Our engineers have reworked designs to account for material availability, local construction practices, and site-specific conditions—all while maintaining code compliance and structural integrity. Because what’s the point of saving money if you’re sacrificing safety or longevity?

On a recent retail project, the initial design specified imported structural steel with a six-week lead time. We value-engineered an alternative using domestically available sections, saved the client $40K, and got the project started a month earlier. Same performance, better timeline, lower cost.

Real Projects, Real Savings

Here’s a quick example that ties this together.

A commercial developer came to us with a four-story mixed-use building design. Architectural plans were done. They needed structural drawings for permitting. Budget was tight.

We could have just stamped what they had and called it a day. Instead, we proposed a few modifications:

  • Adjusted the column grid to eliminate several interior columns (better floor plan, less material)
  • Switched from conventional reinforced concrete to a post-tensioned slab system (thinner slabs, reduced dead load, smaller foundations)
  • Simplified the lateral system to match actual seismic and wind loads for the site

Changes took about a week to coordinate. Final result? 18% reduction in structural costs, improved architectural flexibility, and faster construction schedule.

The developer told us that project is now their template for future builds.

Why Early Collaboration Matters

None of these strategies work if structural engineering is an afterthought.

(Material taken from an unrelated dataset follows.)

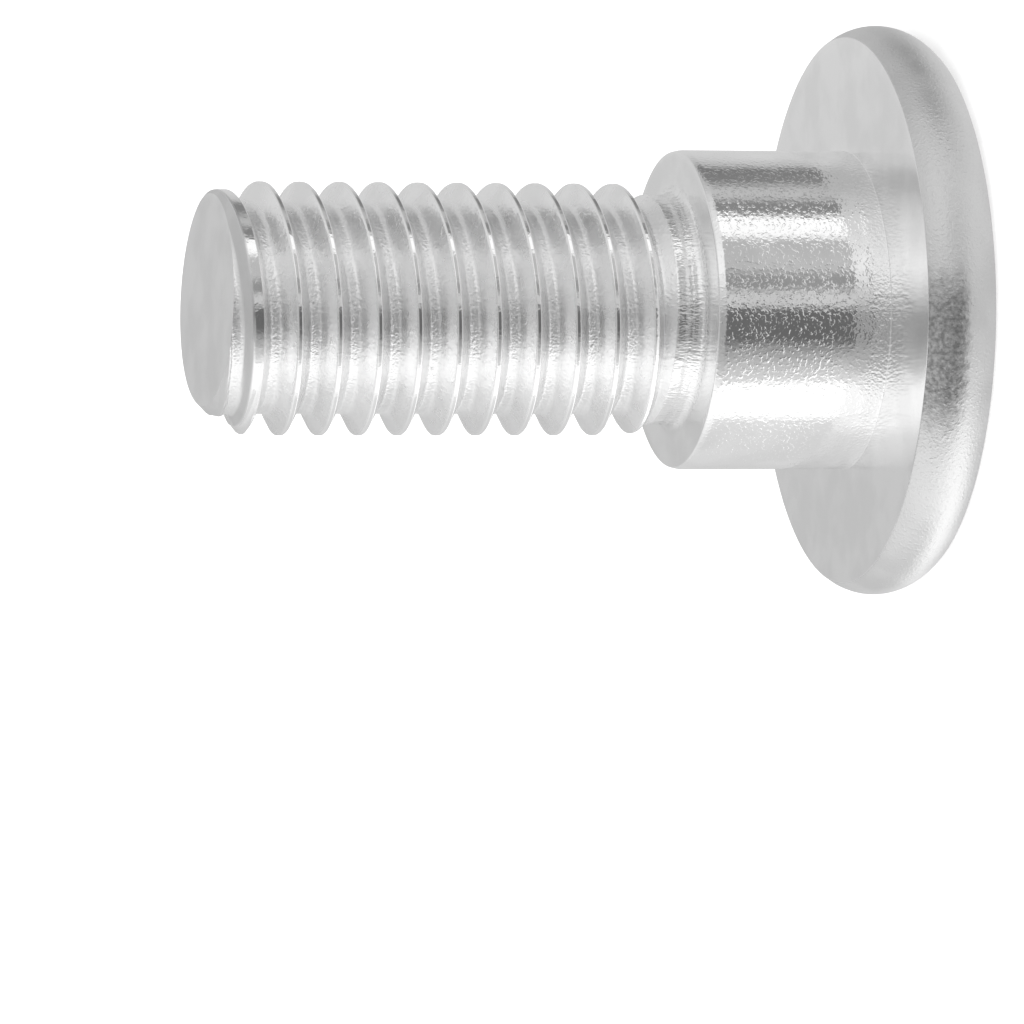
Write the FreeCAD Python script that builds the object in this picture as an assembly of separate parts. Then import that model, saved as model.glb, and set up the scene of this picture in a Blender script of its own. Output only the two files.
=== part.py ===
"""Kick starter bolt: a shoulder bolt with a thin round head and a rolled M8 thread.

The real one is a single cold-headed piece, so the model is one solid. It stands on its head: the
origin is the centre of the head's outer face, and +Z runs along the axis to the tip of the thread.
All lengths are in millimetres.
"""

import FreeCAD
import Part

import math
import os

# Head: a thin disc whose rim bulges a little, as upset metal does
HEAD_THICKNESS = 2.25
HEAD_DIAMETER = 17.7
HEAD_BULGE_HEIGHT = 1.0
HEAD_SEAT_EDGE_DIAMETER = 17.0
HEAD_OUTER_EDGE_DIAMETER = 16.8
HEAD_CORNER_CHAMFER = 0.12

# Shoulder: the running surface between the head and the neck
SHOULDER_LENGTH = 5.5
SHOULDER_DIAMETER = 9.9
SHOULDER_CHAMFER = 0.17

# Neck: the bare blank between the shoulder and the thread
NECK_LENGTH = 0.9

# Thread: M8 x 1.25, right-hand, rolled on the blank, so its crests stand as far above the blank as
# its root lies below it
THREAD_LENGTH = 13.95
THREAD_PITCH = 1.25
THREAD_DIAMETER = 7.78
THREAD_DEPTH = 0.66
THREAD_ROOT_FLAT = 0.36
THREAD_FLANK_ANGLE = 30.0
THREAD_START_ANGLE = 52.0
RUN_OUT_LENGTH = 1.1
TIP_CHAMFER = 0.6
TIP_CHAMFER_ANGLE = 60.0
TIP_SHEAR_ANGLE = 2.7
TIP_SHEAR_DIRECTION = -20.0

# The groove's cutter starts below the thread, ends above the tip and stands proud of the crests
TURNS_BELOW = 0.5
TURNS_ABOVE = 1.5
CUTTER_MARGIN = 0.15

# Drive: a hexagon socket with the cone that its punch leaves in the floor
SOCKET_SIDES = 6
SOCKET_ACROSS_FLATS = 5.0
SOCKET_DEPTH = 3.0
SOCKET_CONE_DIAMETER = 3.8
SOCKET_CONE_DEPTH = 1.1
SOCKET_MOUTH_DIAMETER = 6.0
SOCKET_MOUTH_ANGLE = 30.0

seat_height = HEAD_THICKNESS
shoulder_top = seat_height + SHOULDER_LENGTH
thread_base = shoulder_top + NECK_LENGTH
tip_height = thread_base + THREAD_LENGTH
crest_radius = THREAD_DIAMETER / 2
root_radius = crest_radius - THREAD_DEPTH
neck_radius = crest_radius - THREAD_DEPTH / 2


def point(radius, height):
    """A point of an outline in the XZ plane."""
    return FreeCAD.Vector(radius, 0, height)


def turned(edges):
    """The solid that a closed outline in the XZ plane makes when it turns about the Z axis."""
    outline = Part.Face(Part.Wire(edges))
    return outline.revolve(FreeCAD.Vector(0, 0, 0), FreeCAD.Vector(0, 0, 1), 360)


def lines(points):
    """Straight edges from each point to the next."""
    return [Part.makeLine(start, end) for start, end in zip(points, points[1:])]


def headed_body():
    """Everything that the dies form: head, shoulder, neck and the core of the run-out."""
    shoulder = SHOULDER_DIAMETER / 2
    seat_edge = point(HEAD_SEAT_EDGE_DIAMETER / 2, seat_height)
    bulge = point(HEAD_DIAMETER / 2, HEAD_BULGE_HEIGHT)
    outer_edge = point(HEAD_OUTER_EDGE_DIAMETER / 2, HEAD_CORNER_CHAMFER)
    face_edge = point(HEAD_OUTER_EDGE_DIAMETER / 2 - HEAD_CORNER_CHAMFER, 0)
    rim = Part.Arc(seat_edge, bulge, outer_edge).toShape()
    straight = lines([
        outer_edge,
        face_edge,
        point(0, 0),
        point(0, thread_base + 2 * RUN_OUT_LENGTH),
        point(2 * root_radius - neck_radius, thread_base + 2 * RUN_OUT_LENGTH),
        point(neck_radius, thread_base),
        point(neck_radius, shoulder_top),
        point(shoulder - SHOULDER_CHAMFER, shoulder_top),
        point(shoulder, shoulder_top - SHOULDER_CHAMFER),
        point(shoulder, seat_height),
        seat_edge,
    ])
    return turned([rim] + straight)


def sheared_off():
    """What the shear takes off the bar: everything above a plane that isn't quite square."""
    side = 2 * THREAD_DIAMETER
    corner = FreeCAD.Vector(-side / 2, -side / 2, 0)
    block = Part.makeBox(side, side, THREAD_DIAMETER, corner)
    block.rotate(FreeCAD.Vector(0, 0, 0), FreeCAD.Vector(0, 1, 0), TIP_SHEAR_ANGLE)
    block.rotate(FreeCAD.Vector(0, 0, 0), FreeCAD.Vector(0, 0, 1), TIP_SHEAR_DIRECTION)
    block.translate(FreeCAD.Vector(0, 0, tip_height))
    return block


def thread():
    """The threaded end: a bar with a tapered start and a chamfered tip, less the groove."""
    chamfer_rise = TIP_CHAMFER * math.tan(math.radians(TIP_CHAMFER_ANGLE))
    bar = turned(lines([
        point(0, thread_base),
        point(neck_radius, thread_base),
        point(crest_radius, thread_base + RUN_OUT_LENGTH / 2),
        point(crest_radius, tip_height - chamfer_rise),
        point(crest_radius - 2 * TIP_CHAMFER, tip_height + chamfer_rise),
        point(0, tip_height + chamfer_rise),
        point(0, thread_base),
    ]))
    return bar.cut([groove(), sheared_off()])


def groove():
    """The cutter for the helical groove: a trapezoid that follows the helix, turn after turn."""
    outer = crest_radius + CUTTER_MARGIN
    half_root = THREAD_ROOT_FLAT / 2
    half_outer = half_root + (outer - root_radius) * math.tan(math.radians(THREAD_FLANK_ANGLE))
    profile = Part.Wire(lines([
        point(root_radius, -half_root),
        point(root_radius, half_root),
        point(outer, half_outer),
        point(outer, -half_outer),
        point(root_radius, -half_root),
    ]))

    length = THREAD_LENGTH + (TURNS_BELOW + TURNS_ABOVE) * THREAD_PITCH
    helix = Part.makeLongHelix(THREAD_PITCH, length, root_radius, 0)
    sweep = Part.BRepOffsetAPI.MakePipeShell(Part.Wire(helix.Edges))
    sweep.setBiNormalMode(FreeCAD.Vector(0, 0, 1))
    sweep.add(profile)
    sweep.build()
    sweep.makeSolid()
    cutter = sweep.shape()
    cutter.rotate(FreeCAD.Vector(0, 0, 0), FreeCAD.Vector(0, 0, 1), THREAD_START_ANGLE)
    cutter.translate(FreeCAD.Vector(0, 0, thread_base - TURNS_BELOW * THREAD_PITCH))
    return cutter


def socket():
    """The hexagon recess with its coned floor and chamfered mouth."""
    corner_radius = SOCKET_ACROSS_FLATS / 2 / math.cos(math.pi / SOCKET_SIDES)
    corners = []
    for side in range(SOCKET_SIDES):
        angle = 2 * math.pi * side / SOCKET_SIDES
        corners.append(FreeCAD.Vector(math.cos(angle), math.sin(angle), 0) * corner_radius)
    hexagon = Part.Face(Part.makePolygon(corners + corners[:1]))
    prism = hexagon.extrude(FreeCAD.Vector(0, 0, SOCKET_DEPTH))

    floor_centre = FreeCAD.Vector(0, 0, SOCKET_DEPTH)
    floor = Part.makeCone(SOCKET_CONE_DIAMETER / 2, 0, SOCKET_CONE_DEPTH, floor_centre)
    mouth_radius = SOCKET_MOUTH_DIAMETER / 2
    mouth_depth = mouth_radius * math.tan(math.radians(SOCKET_MOUTH_ANGLE))
    mouth = Part.makeCone(mouth_radius, 0, mouth_depth)
    return prism.fuse([floor, mouth])


def shoulder_bolt():
    """The whole bolt as one solid."""
    body = headed_body().fuse(thread())
    finished = body.cut(socket()).removeSplitter()
    return finished.Solids[0]


os.makedirs("parts", exist_ok=True)
bolt = shoulder_bolt()
bolt.exportStep("parts/shoulder_bolt.step")
print("valid", bolt.isValid(), "volume", round(bolt.Volume, 3), "faces", len(bolt.Faces))
print("box", bolt.optimalBoundingBox())
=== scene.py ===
"""The looks of a zinc plated shoulder bolt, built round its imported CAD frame.

The bolt is one piece of steel, so it is one mesh: the headed blank is turned from rings of points,
and Geometry Nodes roll the thread on it. The stage is a pale floor and a light tent with dark
strips.
"""

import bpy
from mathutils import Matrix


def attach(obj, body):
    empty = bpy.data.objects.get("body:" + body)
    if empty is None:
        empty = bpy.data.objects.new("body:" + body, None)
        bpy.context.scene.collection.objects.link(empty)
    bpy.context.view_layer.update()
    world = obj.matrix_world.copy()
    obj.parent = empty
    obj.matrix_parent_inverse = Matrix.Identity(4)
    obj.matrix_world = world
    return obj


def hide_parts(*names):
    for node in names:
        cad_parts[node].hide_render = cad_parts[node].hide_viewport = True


bl_info = {
    "name": "Shoulder bolt",
    "version": (1, 0, 0),
    "blender": (4, 5, 0),
    "location": "3D View > Sidebar > Bolt",
    "description": "Makes a zinc plated shoulder bolt and the stage that it is shown on",
    "category": "Object",
}

import math

import bmesh
import bpy
import numpy as np
from bpy.props import FloatProperty, FloatVectorProperty, IntProperty, PointerProperty
from bpy.types import Operator, Panel, PropertyGroup
from mathutils import Matrix, Vector

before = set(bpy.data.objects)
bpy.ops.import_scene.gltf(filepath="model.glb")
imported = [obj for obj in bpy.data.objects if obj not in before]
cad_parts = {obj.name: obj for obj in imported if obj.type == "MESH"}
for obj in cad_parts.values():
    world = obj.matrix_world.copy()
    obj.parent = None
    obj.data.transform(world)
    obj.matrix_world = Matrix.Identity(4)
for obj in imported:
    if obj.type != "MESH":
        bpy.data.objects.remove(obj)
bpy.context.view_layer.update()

MM = 0.001
MICRON = 0.000001
NODE = "shoulder_bolt"


def size(name, default, description):
    """A length property whose default is given in millimetres."""
    return FloatProperty(name=name, description=description, default=default * MM, min=0.0,
                         precision=5, unit="LENGTH")


def angle(name, default, description):
    """An angle property whose default is given in degrees."""
    return FloatProperty(name=name, description=description, default=math.radians(default),
                         precision=4, unit="ROTATION")


def share(name, default, description):
    """A plain number from 0 up."""
    return FloatProperty(name=name, description=description, default=default, min=0.0)


class BoltSizes(PropertyGroup):
    """The sizes of the bolt, as in its CAD source but for the softer corners of the real one."""

    head_thickness: size("Head thickness", 2.25, "From the outer face to the seat")
    head_bulge_radius: size("Head bulge radius", 8.85, "The widest radius of the rim")
    head_bulge_height: size("Head bulge height", 1.0, "Where the rim is widest")
    head_seat_radius: size("Seat edge radius", 8.5, "The rim's radius at the seat")
    head_face_radius: size("Outer edge radius", 8.4, "The rim's radius at the outer face")
    head_chamfer: size("Head chamfer", 0.12, "The chamfer round the outer face")
    shoulder_length: size("Shoulder length", 5.5, "From the seat to the shoulder's end")
    shoulder_radius: size("Shoulder radius", 4.95, "The radius that the lever turns on")
    shoulder_chamfer: size("Shoulder chamfer", 0.17, "The chamfer at the shoulder's end")
    neck_length: size("Neck length", 0.9, "The bare blank between shoulder and thread")
    thread_length: size("Thread length", 13.95, "From the neck to the tip, on the axis")
    thread_pitch: size("Thread pitch", 1.25, "From one turn to the next")
    thread_radius: size("Thread radius", 3.89, "The radius over the crests")
    thread_depth: size("Thread depth", 0.66, "From the crests to the root")
    thread_root_flat: size("Root flat", 0.36, "The width of the groove's floor")
    thread_flank: angle("Flank angle", 30.0, "Between a flank and the plane across the axis")
    thread_start: angle("Thread start", 52.0, "Where the groove starts round the axis")
    thread_turns_below: share("Turns below", 0.5, "Turns of the groove below the thread's base")
    run_out: size("Run-out", 1.1, "The length over which the groove comes to full depth")
    tip_chamfer: size("Tip chamfer", 0.6, "How far the tip is narrower than the crests")
    tip_chamfer_angle: angle("Tip chamfer angle", 45.0, "Between the chamfer and the end face")
    tip_lip: size("Tip lip", 0.25, "How far the last crest lies below the others")
    tip_offset: size("Tip offset", 0.16, "How far the chamfer's axis lies off the bolt's axis")
    tip_shear: angle("Tip shear", 2.7, "How far the end face is off square")
    tip_shear_direction: angle("Tip shear direction", -20.0, "The way that the end face leans")
    socket_flats: size("Socket flats", 5.0, "Across the flats of the hexagon")
    socket_depth: size("Socket depth", 3.0, "From the outer face to the socket's floor")
    socket_cone_radius: size("Socket cone radius", 1.9, "The cone that the punch leaves")
    socket_cone_depth: size("Socket cone depth", 1.1, "The cone's depth below the floor")
    socket_mouth_radius: size("Socket mouth radius", 3.0, "The chamfered mouth")
    socket_mouth_angle: angle("Socket mouth angle", 30.0, "Between the mouth's cone and the face")
    columns: IntProperty(name="Columns", description="Points round the axis, a multiple of 6",
                         default=180, min=24)
    rows_per_turn: IntProperty(name="Rows per turn", description="Rows of points on each turn",
                               default=28, min=8)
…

The most cost-effective projects we’ve worked on all have one thing in common: structural engineers were at the table early. Ideally during schematic design, when there’s still flexibility to make changes without triggering a cascade of revisions.

When architects, engineers, and contractors collaborate from the start, you get:

  • Designs that are actually buildable
  • Fewer conflicts and change orders
  • Better cost predictability
  • Faster permitting and approvals

At Exactus Engineering, this integrated approach is standard practice. We work with commercial developers, architects, and construction teams to deliver structural designs that meet performance requirements while respecting budget realities.

Engineering Efficiency is Construction Efficiency

Every construction project is a balancing act—performance, schedule, and budget. But here’s what we’ve learned after thousands of commercial projects: cost control doesn’t start with the general contractor’s bid. It starts with the structural design.

The earlier you bring in qualified structural engineers, the more opportunities you’ll find to optimize materials, streamline construction, and reduce waste. The decisions we make in the design phase—load paths, material choices, connection details—these set the trajectory for everything that follows.

And the best part? None of this requires compromising on safety, code compliance, or building performance. In fact, the most efficient structures are often the most elegant—doing exactly what they need to do, no more and no less.

Because at the end of the day, smart engineering isn’t just about making buildings stand up. It’s about making them stand up efficiently—and that’s something your budget will appreciate.